Ultrabook customers will also have to consider whether giving up screen real estate and optical drives are worthwhile compromises. At least initially, Ultrabooks will likely feature screens ranging from 11.6 to 13.3 inches. Although there’s some wiggle room with native resolution, Intel’s pressure to keep price tags low means most of those screens will top out at 1,366 by 768 pixels, especially in first-generation units. It’s also highly unlikely UItrabooks will have integrated optical drives: they’re too big, too heavy, and almost impossible to manage in that 21mm of depth. Users will certainly be able to connect external optical drives as peripherals, but for folks who need a drive more than once in a blue moon, that really reduces portability.
However, many Ultrabook customers may not care: They’ll purchase their software online, purchase or stream video via broadband, and purchase or rent games and other content online. Apple’s MacBook Airs have never included an optical drive, and the company has even dropped optical drives from its desktop Mac minis. Ultraportable makers have long omitted optical drives from their system, opting to offer external drives as options. Plainly, many computer users are ready to part with CDs and DVDs the same way they bid adieu to floppies over a decade ago.

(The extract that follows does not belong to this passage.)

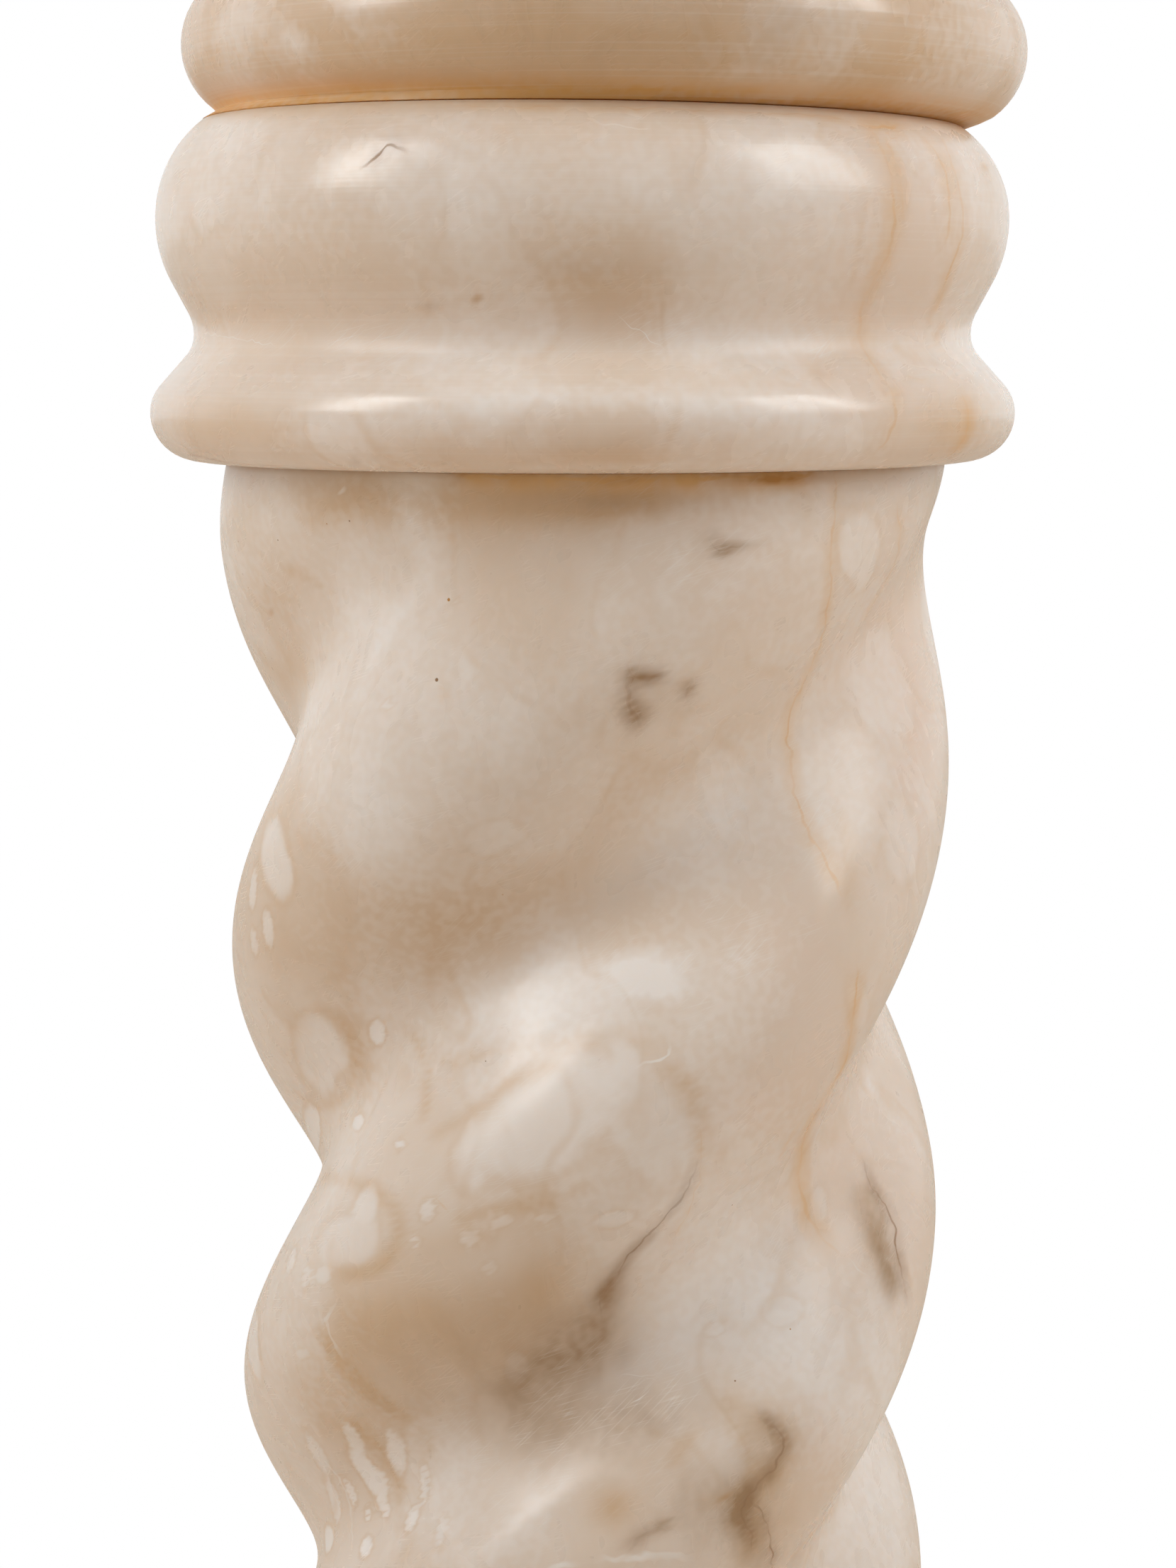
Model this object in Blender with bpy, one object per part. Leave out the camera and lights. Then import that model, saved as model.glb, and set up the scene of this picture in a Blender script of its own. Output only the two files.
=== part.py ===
# Alabaster column: a shaft of three twisted strands between two turned collars,
# with a turned capital above and a round foot below.
# Metres, +Z up, origin at the middle of the underside. The front faces -Y.
import math

import bmesh
import bpy

for old in list(bpy.data.objects):
    bpy.data.objects.remove(old, do_unlink=True)

# How the pieces meet and how finely they are faceted
JOINT_GAP = 0.0003          # bed between two pieces that rest on each other
TURNED_SIDES = 36           # sides of each turned piece
ARC_STEP_DEG = 30.0         # longest step along a rounded moulding
SHAFT_SIDES = 60            # sides of the shaft
SHAFT_ROWS = 40             # rows of faces along the shaft
ROW_TWIST_SHARE = 0.5       # part of the twist that the rows of faces follow
SMOOTH_UP_TO_DEG = 40.0     # edges sharper than this stay crisp

# Twisted shaft
SHAFT_LENGTH = 0.620
SHAFT_RADIUS = 0.0758       # near the ends, where the grooves have run out
SHAFT_WAIST = 0.0046        # how much slimmer it is at mid length
END_DROP = 0.0021           # rounding in of the very end
END_DROP_LENGTH = 0.020
TWIST_TURNS = 2.36          # right-handed, over the whole length
TWIST_SLOWING = 0.149       # share by which the twist is slower at the ends
TWIST_START_DEG = 69.0      # where the first strand crests at the top
GROOVE_FADE_LENGTH = 0.0697  # over which the grooves run out into each round end
GROOVE_SHARPNESS = 6.36     # higher is a narrower groove
# Each strand: how far its centre lies off the axis and how far it swells past the
# shaft, as shares of the shaft's radius, and its turn off an even spacing in degrees.
# The three differ a little, as the strands were carved by eye.
STRANDS = (
    (0.406, 0.0137, 1.6),
    (0.401, 0.0208, 2.7),
    (0.446, 0.0078, 0.0),
)

# Collar: ring, hollow and belly, counted from the face that meets the shaft
RING_RADIUS = 0.0881
RING_ARC_AT_FACE = 0.0094
RING_ARC_AT_HOLLOW = 0.0084
HOLLOW_DEPTH = 0.0091       # below the ring's crest
HOLLOW_RISE = 0.0158        # from the ring's crest to the bottom of the hollow
HOLLOW_ARC_AT_RING = 0.0064
HOLLOW_ARC_AT_BELLY = 0.0090
BELLY_RADIUS = 0.08635
BELLY_RISE = 0.0226         # from the bottom of the hollow to the belly's crest
BELLY_ARC_AT_HOLLOW = 0.0262
SHOULDER_ARC = 0.0233
SHOULDER_RISE = 0.0188      # from the belly's crest to the far face
NECK_COLLAR_SHIFT = -0.0008  # sideways, off the shaft's axis

# Capital: bead, neck, flare and round slab, counted from its bed on the neck collar
CAPITAL_SHIFT = 0.0034      # sideways, off the shaft's axis
CAPITAL_LEAN_DEG = 0.6      # down to the right, together with its bed
CAPITAL_BEAD_RADIUS = 0.0850
CAPITAL_BEAD_ARC = 0.0148
NECK_RADIUS = 0.0765
NECK_RISE = 0.0180          # from the bead's crest to the narrowest of the neck
NECK_ARC = 0.0050
FLARE_ARC = 0.0300
FLARE_DEG = 72.0
CAPITAL_SLAB_RADIUS = 0.1200
CAPITAL_SLAB_THICKNESS = 0.0300
CAPITAL_SLAB_ROUNDING = 0.0050

# Foot: slab, bead and hollow, counted from the underside
FOOT_SLAB_RADIUS = 0.1250
FOOT_SLAB_THICKNESS = 0.0380
FOOT_SLAB_ROUNDING = 0.0050
FOOT_BEAD_RADIUS = 0.1130
FOOT_BEAD_ARC = 0.0165
FOOT_HOLLOW_RADIUS = 0.0800
FOOT_HOLLOW_RISE = 0.0440   # from the bead's crest to the bed of the base collar
FOOT_HOLLOW_ARC = 0.0300

# Heights that follow from the sizes above
COLLAR_HEIGHT = RING_ARC_AT_FACE + HOLLOW_RISE + BELLY_RISE + SHOULDER_RISE
FOOT_HEIGHT = FOOT_SLAB_THICKNESS + FOOT_BEAD_ARC + FOOT_HOLLOW_RISE
BASE_COLLAR_TOP = FOOT_HEIGHT + JOINT_GAP + COLLAR_HEIGHT
SHAFT_FOOT = BASE_COLLAR_TOP + JOINT_GAP
NECK_COLLAR_FOOT = SHAFT_FOOT + SHAFT_LENGTH + JOINT_GAP
CAPITAL_BED = NECK_COLLAR_FOOT + COLLAR_HEIGHT + JOINT_GAP
CAPITAL_LEAN = math.radians(CAPITAL_LEAN_DEG)
BEAD = 1
HOLLOW = -1
QUARTER_TURN = math.pi / 2
WELD_DISTANCE = 0.000001


def arc(crest, bulge, radius, start, end):
    """Outline points on an arc that has its crest at angle 0; a hollow's centre is outside."""
    steps = max(1, math.ceil(math.degrees(abs(end - start)) / ARC_STEP_DEG))
    points = []
    for step in range(steps + 1):
        angle = start + (end - start) * step / steps
        inward = bulge * radius * (1.0 - math.cos(angle))
        points.append((crest[0] - inward, crest[1] + radius * math.sin(angle)))
    return points


def touch_angle(lower, upper):
    """Angle off each crest where the straight line that touches both arcs leaves them."""
    lower_centre = lower[1][0] - lower[0] * lower[3]
    upper_centre = upper[1][0] - upper[0] * upper[2]
    across = abs(upper_centre - lower_centre)
    along = upper[1][1] - lower[1][1]
    apart = math.hypot(across, along)
    return math.atan2(along, across) - math.acos(min(1.0, (lower[3] + upper[2]) / apart))


def moulding(rounds, start, end):
    """Outline up through beads and hollows in turn, joined by straight lines that touch them.

    A round is (BEAD or HOLLOW, (radius, height) of its crest, arc below, arc above).
    """
    outline = []
    below = start
    for index, (bulge, crest, arc_below, arc_above) in enumerate(rounds):
        last = index == len(rounds) - 1
        above = end if last else touch_angle(rounds[index], rounds[index + 1])
        outline += arc(crest, bulge, arc_below, below, 0.0)
        outline += arc(crest, bulge, arc_above, 0.0, above)[1:]
        below = -above
    return outline


def slab(radius, bottom, thickness, rounding):
    """Outline of a round slab's edge, with both arrises rounded."""
    lower = arc((radius, bottom + rounding), BEAD, rounding, -QUARTER_TURN, 0.0)
    upper = arc((radius, bottom + thickness - rounding), BEAD, rounding, 0.0, QUARTER_TURN)
    return lower + upper


def collar_outline():
    """Outline of a collar, from the face that meets the shaft to the far face."""
    hollow_radius = RING_RADIUS - HOLLOW_DEPTH
    hollow_height = RING_ARC_AT_FACE + HOLLOW_RISE
    belly_height = hollow_height + BELLY_RISE
    rounds = (
        (BEAD, (RING_RADIUS, RING_ARC_AT_FACE), RING_ARC_AT_FACE, RING_ARC_AT_HOLLOW),
        (HOLLOW, (hollow_radius, hollow_height), HOLLOW_ARC_AT_RING, HOLLOW_ARC_AT_BELLY),
        (BEAD, (BELLY_RADIUS, belly_height), BELLY_ARC_AT_HOLLOW, SHOULDER_ARC),
    )
    shoulder_end = math.asin(min(1.0, SHOULDER_RISE / SHOULDER_ARC))
    return moulding(rounds, -QUARTER_TURN, shoulder_end)


def capital_outline():
    """Outline of the capital, from its bed to its top face."""
    bead_height = CAPITAL_BEAD_ARC - JOINT_GAP
    bead_start = -math.asin(bead_height / CAPITAL_BEAD_ARC)
    neck_height = bead_height + NECK_RISE
    flare = math.radians(FLARE_DEG)
    rounds = (
        (BEAD, (CAPITAL_BEAD_RADIUS, bead_height), CAPITAL_BEAD_ARC, CAPITAL_BEAD_ARC),
        (HOLLOW, (NECK_RADIUS, neck_height), NECK_ARC, FLARE_ARC),
    )
    slab_bottom = neck_height + FLARE_ARC * math.sin(flare)
    outline = moulding(rounds, bead_start, flare)
    return outline + slab(
        CAPITAL_SLAB_RADIUS, slab_bottom, CAPITAL_SLAB_THICKNESS, CAPITAL_SLAB_ROUNDING
    )


def foot_outline():
    """Outline of the foot, from its underside to the bed of the base collar."""
    bead_height = FOOT_SLAB_THICKNESS + FOOT_BEAD_ARC
    rounds = (
        (BEAD, (FOOT_BEAD_RADIUS, bead_height), FOOT_BEAD_ARC, FOOT_BEAD_ARC),
        (HOLLOW, (FOOT_HOLLOW_RADIUS, FOOT_HEIGHT), FOOT_HOLLOW_ARC, FOOT_HOLLOW_ARC),
    )
    edge = slab(FOOT_SLAB_RADIUS, 0.0, FOOT_SLAB_THICKNESS, FOOT_SLAB_ROUNDING)
    return edge + moulding(rounds, -QUARTER_TURN, 0.0)


def twist_angle(depth):
    """Turn of the strands at a depth below the shaft's top, slower near both ends."""
    share = depth / SHAFT_LENGTH
    eased = share - TWIST_SLOWING * math.sin(math.tau * share) / math.tau
    return -math.tau * TWIST_TURNS * eased


def shaft_radius(angle, depth):
    """Radius of the shaft: three round strands blended softly, run out into round ends."""
    share = depth / SHAFT_LENGTH
    from_end = min(depth, SHAFT_LENGTH - depth)
    drop = END_DROP * max(0.0, 1.0 - from_end / END_DROP_LENGTH) ** 2
    round_radius = SHAFT_RADIUS - SHAFT_WAIST * 4.0 * share * (1.0 - share) - drop
    grooved = math.sin(QUARTER_TURN * min(1.0, from_end / GROOVE_FADE_LENGTH))
    crest = twist_angle(depth) + math.radians(TWIST_START_DEG)
    blend = 0.0
    for number, (offset, swell, turn_deg) in enumerate(STRANDS):
        strand = 1.0 + swell - offset
        away = angle - crest - number * math.tau / len(STRANDS) - math.radians(turn_deg)
        side = offset * math.sin(away)
        reach = offset * math.cos(away) + math.sqrt(max(0.0, strand ** 2 - side ** 2))
        blend += math.exp(GROOVE_SHARPNESS * reach)
    union = math.log(blend) / GROOVE_SHARPNESS
    return round_radius * (1.0 - grooved * (1.0 - union))


def stone(name, colour, roughness):
    """Polished alabaster of one piece."""
    material = bpy.data.materials.new(name)
    material.use_nodes = True
    shader = material.node_tree.nodes["Principled BSDF"]
    shader.inputs["Base Color"].default_value = (*colour, 1.0)
    shader.inputs["Roughness"].default_value = roughness
    shader.inputs["Metallic"].default_value = 0.0
    return material


def add_piece(name, form, colour, roughness):
    """Object from a bmesh, shaded smooth over its rounds."""
    mesh = bpy.data.meshes.new(name)
    form.to_mesh(mesh)
    form.free()
    mesh.shade_smooth()
    mesh.set_sharp_from_angle(angle=math.radians(SMOOTH_UP_TO_DEG))
    mesh.materials.append(stone(name, colour, roughness))
    piece = bpy.data.objects.new(name, mesh)
    bpy.context.scene.collection.objects.link(piece)
    return piece


def turned(outline):
    """Solid turned about Z from an outline that runs up its side, closed flat at both ends."""
    form = bmesh.new()
    points = [(0.0, outline[0][1]), *outline, (0.0, outline[-1][1])]
    side = [form.verts.new((radius, 0.0, height)) for radius, height in points]
    edges = [form.edges.new(pair) for pair in zip(side, side[1:])]
    bmesh.ops.spin(
        form, geom=side + edges, axis=(0.0, 0.0, 1.0), cent=(0.0, 0.0, 0.0),
        angle=math.tau, steps=TURNED_SIDES,
    )
    bmesh.ops.remove_doubles(form, verts=form.verts, dist=WELD_DISTANCE)
    bmesh.ops.recalc_face_normals(form, faces=form.faces)
    return form


def lean_shoulder(form):
    """Tip a collar's far face to the lean, drawing the shoulder below it along."""
    crest_height = COLLAR_HEIGHT - SHOULDER_RISE
    for vertex in form.verts:
        share = max(0.0, vertex.co.z - crest_height) / SHOULDER_RISE
        vertex.co.z -= share * math.tan(CAPITAL_LEAN) * vertex.co.x


def twisted():
    """Solid shaft, standing on Z = 0, whose rows of faces lean with the strands."""
    form = bmesh.new()
    rows = []
    for row in range(SHAFT_ROWS + 1):
        depth = SHAFT_LENGTH * row / SHAFT_ROWS
        ring = []
        for side in range(SHAFT_SIDES):
            angle = math.tau * side / SHAFT_SIDES + ROW_TWIST_SHARE * twist_angle(depth)
            radius = shaft_radius(angle, depth)
            place = (radius * math.cos(angle), radius * math.sin(angle), SHAFT_LENGTH - depth)
            ring.append(form.verts.new(place))
        rows.append(ring)
    for upper, lower in zip(rows, rows[1:]):
        for side in range(SHAFT_SIDES):
            ahead = (side + 1) % SHAFT_SIDES
            form.faces.new((upper[side], lower[side], upper[ahead]))
            form.faces.new((lower[side], lower[ahead], upper[ahead]))
    form.faces.new(rows[0])
    form.faces.new(list(reversed(rows[-1])))
    return form


foot = add_piece("foot", turned(foot_outline()), (0.70, 0.57, 0.44), 0.30)

base_collar = add_piece("base_collar", turned(collar_outline()), (0.72, 0.58, 0.46), 0.28)
base_collar.rotation_euler = (math.pi, 0.0, 0.0)
base_collar.location = (0.0, 0.0, BASE_COLLAR_TOP)

shaft = add_piece("twisted_shaft", twisted(), (0.68, 0.54, 0.42), 0.34)
shaft.location = (0.0, 0.0, SHAFT_FOOT)

neck_form = turned(collar_outline())
lean_shoulder(neck_form)
neck_collar = add_piece("neck_collar", neck_form, (0.70, 0.56, 0.43), 0.28)
neck_collar.location = (NECK_COLLAR_SHIFT, 0.0, NECK_COLLAR_FOOT)

capital = add_piece("capital", turned(capital_outline()), (0.70, 0.55, 0.42), 0.30)
bed_drop = math.tan(CAPITAL_LEAN) * (CAPITAL_SHIFT - NECK_COLLAR_SHIFT)
capital.location = (CAPITAL_SHIFT, 0.0, CAPITAL_BED - bed_drop)
capital.rotation_euler = (0.0, CAPITAL_LEAN, 0.0)
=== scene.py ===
import math

import bpy
import numpy as np
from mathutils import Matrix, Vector
from mathutils.bvhtree import BVHTree


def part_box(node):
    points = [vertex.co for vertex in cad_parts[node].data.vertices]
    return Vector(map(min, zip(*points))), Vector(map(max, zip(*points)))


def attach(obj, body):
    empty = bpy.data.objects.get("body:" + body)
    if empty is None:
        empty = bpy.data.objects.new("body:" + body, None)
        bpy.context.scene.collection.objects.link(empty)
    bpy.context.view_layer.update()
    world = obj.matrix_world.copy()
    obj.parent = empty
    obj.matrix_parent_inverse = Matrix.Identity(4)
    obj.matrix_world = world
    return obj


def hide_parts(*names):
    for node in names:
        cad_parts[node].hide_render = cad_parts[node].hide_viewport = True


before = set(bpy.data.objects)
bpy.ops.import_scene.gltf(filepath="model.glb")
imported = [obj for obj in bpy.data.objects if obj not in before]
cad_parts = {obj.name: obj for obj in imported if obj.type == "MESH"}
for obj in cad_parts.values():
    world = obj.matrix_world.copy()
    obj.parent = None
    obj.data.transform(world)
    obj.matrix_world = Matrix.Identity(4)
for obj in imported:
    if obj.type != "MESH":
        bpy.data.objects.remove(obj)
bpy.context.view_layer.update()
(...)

At least initially, Ultrabooks seem destined to appeal mainly to users looking for high-performance ultraportable notebooks: Ultrabooks may be ideal for some, but folks who need the longest possible battery life, discrete graphics performance, or reasonable screen real estate will have to look elswhere. Sales of first-generation Ultrabooks will almost certainly be constained, meaning that if Intel is hoping to have an Ultrabook holiday hit on its hands, it needs to be looking to the 2012 holiday season.